_Instructions for the task_: Please return the full listing below without altering anything.

# Start of Dataset extract

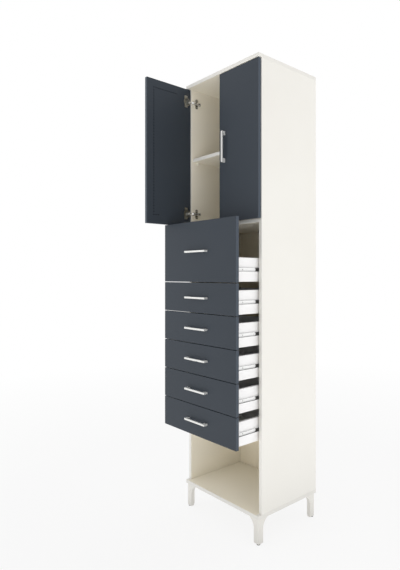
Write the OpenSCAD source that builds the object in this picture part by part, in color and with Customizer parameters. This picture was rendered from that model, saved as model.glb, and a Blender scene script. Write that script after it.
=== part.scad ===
// Chifforobe: a tall narrow cabinet with two doors, six drawers under them and an open niche below,
// standing on four bracket feet. It is drawn with the left door and all six drawers open.
// Millimetres, +Z up, and the fronts face -Y.
// The origin is on the floor, under the middle of the two side panels.

/* [Carcass] */
// Width over the two side panels
cabinet_w = 500; // [440:1:620]
// Depth of a side panel, from front edge to rear edge
side_depth = 360; // [340:1:450]
// Thickness of every carcass board
board_t = 16; // [15:0.5:19]
// Clear height of the open niche under the drawers
niche_h = 300; // [200:1:400]
// Height of one front unit with its gap
unit_h = 134; // [126:1:170]
// Front units that a door covers
door_units = 5; // [4:1:6]
// Front units that the deep top drawer covers
deep_drawer_units = 2; // [1:1:3]
// Thickness of the back panel
back_t = 3; // [2.5:0.5:5]
// Distance of the back panel from the rear edges
back_recess = 27; // [15:1:36]
// Depth of the groove that holds the back panel
back_groove_depth = 7; // [5:0.5:8]
// Top of the loose shelf above the top of the fixed shelf
loose_shelf_rise = 332; // [150:1:400]
// Distance of the loose shelf behind the carcass front
loose_shelf_setback = 10; // [5:1:30]

/* [Base] */
// Height of the feet with their glides
foot_h = 110; // [90:1:150]
// Width of a foot at the floor
foot_w = 28; // [22:1:40]
// Radius of the hollow curve that widens a foot towards the cabinet
foot_curve_r = 47; // [30:1:60]
// Distance of the feet from the edges of the bottom board
foot_inset = 6.5; // [2:0.5:20]
// Height of a glide
glide_h = 4; // [2:0.5:8]
// Radius of a glide
glide_r = 7.5; // [5:0.5:8]

/* [Fronts] */
// Thickness of the doors and the drawer fronts
front_t = 16; // [15:0.5:20]
// Gap between neighbouring fronts
front_gap = 3; // [2:0.5:5]
// Distance of the fronts from the outer faces of the cabinet
front_reveal = 1.5; // [1:0.5:3]
// Gap between the carcass and the back of a closed front
front_standoff = 3; // [2.5:0.5:5]
// Edge radius of a front's outer face
front_edge_r = 1; // [0.5:0.5:3]
// How far the drawers stand open
drawer_pull = 125; // [0:1:150]
// Angle at which the left door stands open
left_door_angle = 90; // [0:5:90]

/* [Drawer boxes] */
// Height of a drawer box
box_h = 99; // [80:1:110]
// Thickness of a box side and of a box back
box_side_t = 12; // [10:0.5:16]
// Height of the box above the lower edge of its front
box_lift = 3; // [1:0.5:8]
// Clear depth behind a closed drawer box
box_rear_gap = 23; // [10:1:40]
// Thickness of the drawer bottom
box_bottom_t = 3; // [2.5:0.5:6]
// Height of the drawer bottom above the lower edge of the box
box_bottom_rise = 10; // [6:1:14]
// Depth of the groove that holds the drawer bottom
box_groove_depth = 6; // [4:0.5:7]

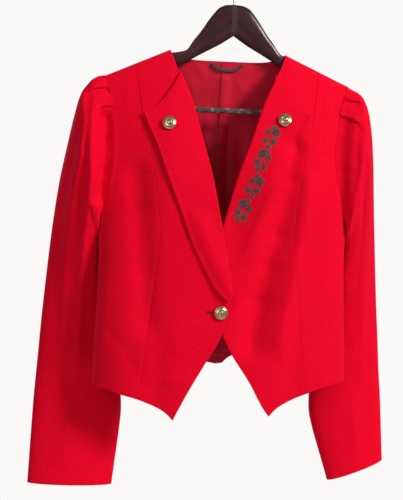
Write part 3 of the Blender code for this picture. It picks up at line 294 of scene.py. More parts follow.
# Smaller creases, like ones on the hidden side
BODY_CREASES = {
    FRONT: (
        (0.006, 0.0008, (-0.1760, -0.340), (-0.1560, -0.375)),
        (0.006, -0.0007, (-0.1720, -0.372), (-0.1500, -0.398)),
        (0.007, 0.0008, (-0.1660, -0.560), (-0.1500, -0.600)),
        (0.006, -0.0008, (-0.1250, -0.600), (-0.1180, -0.645)),
        (0.010, 0.0007, (-0.0900, -0.560), (-0.0650, -0.585)),
        (0.005, -0.0007, (-0.0980, -0.190), (-0.1040, -0.225)),
        (0.006, 0.0008, (-0.1550, -0.190), (-0.1600, -0.235)),
        (0.006, 0.0008, (0.1400, -0.200), (0.1460, -0.250)),
        (0.006, 0.0009, (0.1560, -0.345), (0.1380, -0.385)),
        (0.007, -0.0008, (0.1580, -0.380), (0.1350, -0.412)),
        (0.009, -0.0008, (0.0700, -0.540), (0.0450, -0.575)),
        (0.007, 0.0008, (0.1150, -0.585), (0.1050, -0.630)),
        (0.006, -0.0007, (0.1480, -0.560), (0.1440, -0.615)),
    ),
    BACK: (
        (0.007, 0.0010, (-0.1100, -0.190), (-0.0600, -0.205)),
        (0.007, 0.0010, (0.0900, -0.190), (0.0500, -0.202)),
        (0.008, 0.0011, (-0.1500, -0.350), (-0.1150, -0.385)),
        (0.008, 0.0011, (0.1350, -0.352), (0.1000, -0.392)),
        (0.009, 0.0010, (-0.0500, -0.420), (0.0150, -0.428)),
        (0.008, -0.0009, (-0.0400, -0.452), (0.0400, -0.446)),
        (0.008, 0.0009, (-0.0650, -0.540), (-0.0580, -0.600)),
        (0.009, -0.0009, (0.0500, -0.530), (0.0560, -0.600)),
    ),
}


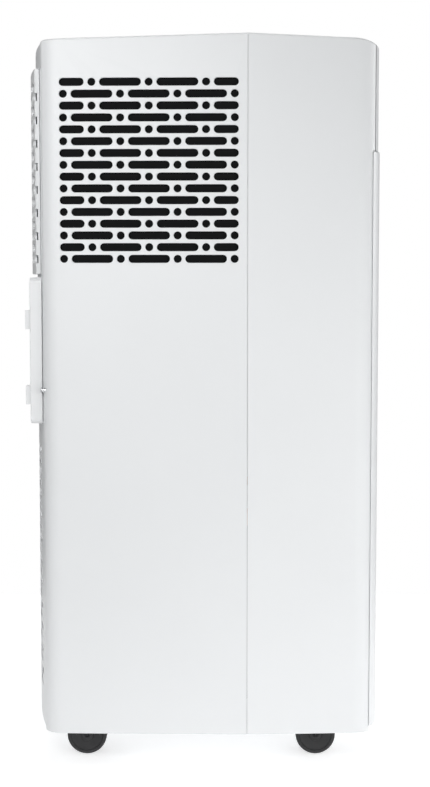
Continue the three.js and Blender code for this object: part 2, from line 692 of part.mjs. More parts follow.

# End of Dataset extract

_Task solution_:
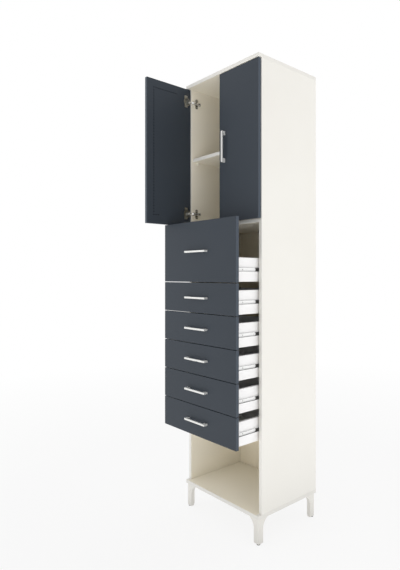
Write the OpenSCAD source that builds the object in this picture part by part, in color and with Customizer parameters. This picture was rendered from that model, saved as model.glb, and a Blender scene script. Write that script after it.
=== part.scad ===
// Chifforobe: a tall narrow cabinet with two doors, six drawers under them and an open niche below,
// standing on four bracket feet. It is drawn with the left door and all six drawers open.
// Millimetres, +Z up, and the fronts face -Y.
// The origin is on the floor, under the middle of the two side panels.

/* [Carcass] */
// Width over the two side panels
cabinet_w = 500; // [440:1:620]
// Depth of a side panel, from front edge to rear edge
side_depth = 360; // [340:1:450]
// Thickness of every carcass board
board_t = 16; // [15:0.5:19]
// Clear height of the open niche under the drawers
niche_h = 300; // [200:1:400]
// Height of one front unit with its gap
unit_h = 134; // [126:1:170]
// Front units that a door covers
door_units = 5; // [4:1:6]
// Front units that the deep top drawer covers
deep_drawer_units = 2; // [1:1:3]
// Thickness of the back panel
back_t = 3; // [2.5:0.5:5]
// Distance of the back panel from the rear edges
back_recess = 27; // [15:1:36]
// Depth of the groove that holds the back panel
back_groove_depth = 7; // [5:0.5:8]
// Top of the loose shelf above the top of the fixed shelf
loose_shelf_rise = 332; // [150:1:400]
// Distance of the loose shelf behind the carcass front
loose_shelf_setback = 10; // [5:1:30]

/* [Base] */
// Height of the feet with their glides
foot_h = 110; // [90:1:150]
// Width of a foot at the floor
foot_w = 28; // [22:1:40]
// Radius of the hollow curve that widens a foot towards the cabinet
foot_curve_r = 47; // [30:1:60]
// Distance of the feet from the edges of the bottom board
foot_inset = 6.5; // [2:0.5:20]
// Height of a glide
glide_h = 4; // [2:0.5:8]
// Radius of a glide
glide_r = 7.5; // [5:0.5:8]

/* [Fronts] */
// Thickness of the doors and the drawer fronts
front_t = 16; // [15:0.5:20]
// Gap between neighbouring fronts
front_gap = 3; // [2:0.5:5]
// Distance of the fronts from the outer faces of the cabinet
front_reveal = 1.5; // [1:0.5:3]
// Gap between the carcass and the back of a closed front
front_standoff = 3; // [2.5:0.5:5]
// Edge radius of a front's outer face
front_edge_r = 1; // [0.5:0.5:3]
// How far the drawers stand open
drawer_pull = 125; // [0:1:150]
// Angle at which the left door stands open
left_door_angle = 90; // [0:5:90]

/* [Drawer boxes] */
// Height of a drawer box
box_h = 99; // [80:1:110]
// Thickness of a box side and of a box back
box_side_t = 12; // [10:0.5:16]
// Height of the box above the lower edge of its front
box_lift = 3; // [1:0.5:8]
// Clear depth behind a closed drawer box
box_rear_gap = 23; // [10:1:40]
// Thickness of the drawer bottom
box_bottom_t = 3; // [2.5:0.5:6]
// Height of the drawer bottom above the lower edge of the box
box_bottom_rise = 10; // [6:1:14]
// Depth of the groove that holds the drawer bottom
box_groove_depth = 6; // [4:0.5:7]

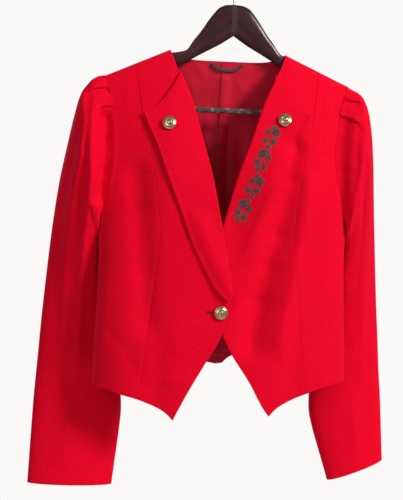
Write part 3 of the Blender code for this picture. It picks up at line 294 of scene.py. More parts follow.
# Smaller creases, like ones on the hidden side
BODY_CREASES = {
    FRONT: (
        (0.006, 0.0008, (-0.1760, -0.340), (-0.1560, -0.375)),
        (0.006, -0.0007, (-0.1720, -0.372), (-0.1500, -0.398)),
        (0.007, 0.0008, (-0.1660, -0.560), (-0.1500, -0.600)),
        (0.006, -0.0008, (-0.1250, -0.600), (-0.1180, -0.645)),
        (0.010, 0.0007, (-0.0900, -0.560), (-0.0650, -0.585)),
        (0.005, -0.0007, (-0.0980, -0.190), (-0.1040, -0.225)),
        (0.006, 0.0008, (-0.1550, -0.190), (-0.1600, -0.235)),
        (0.006, 0.0008, (0.1400, -0.200), (0.1460, -0.250)),
        (0.006, 0.0009, (0.1560, -0.345), (0.1380, -0.385)),
        (0.007, -0.0008, (0.1580, -0.380), (0.1350, -0.412)),
        (0.009, -0.0008, (0.0700, -0.540), (0.0450, -0.575)),
        (0.007, 0.0008, (0.1150, -0.585), (0.1050, -0.630)),
        (0.006, -0.0007, (0.1480, -0.560), (0.1440, -0.615)),
    ),
    BACK: (
        (0.007, 0.0010, (-0.1100, -0.190), (-0.0600, -0.205)),
        (0.007, 0.0010, (0.0900, -0.190), (0.0500, -0.202)),
        (0.008, 0.0011, (-0.1500, -0.350), (-0.1150, -0.385)),
        (0.008, 0.0011, (0.1350, -0.352), (0.1000, -0.392)),
        (0.009, 0.0010, (-0.0500, -0.420), (0.0150, -0.428)),
        (0.008, -0.0009, (-0.0400, -0.452), (0.0400, -0.446)),
        (0.008, 0.0009, (-0.0650, -0.540), (-0.0580, -0.600)),
        (0.009, -0.0009, (0.0500, -0.530), (0.0560, -0.600)),
    ),
}


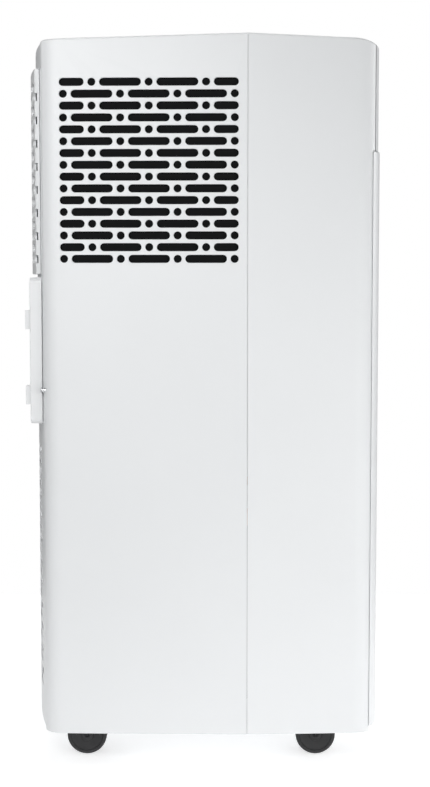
Continue the three.js and Blender code for this object: part 2, from line 692 of part.mjs. More parts follow.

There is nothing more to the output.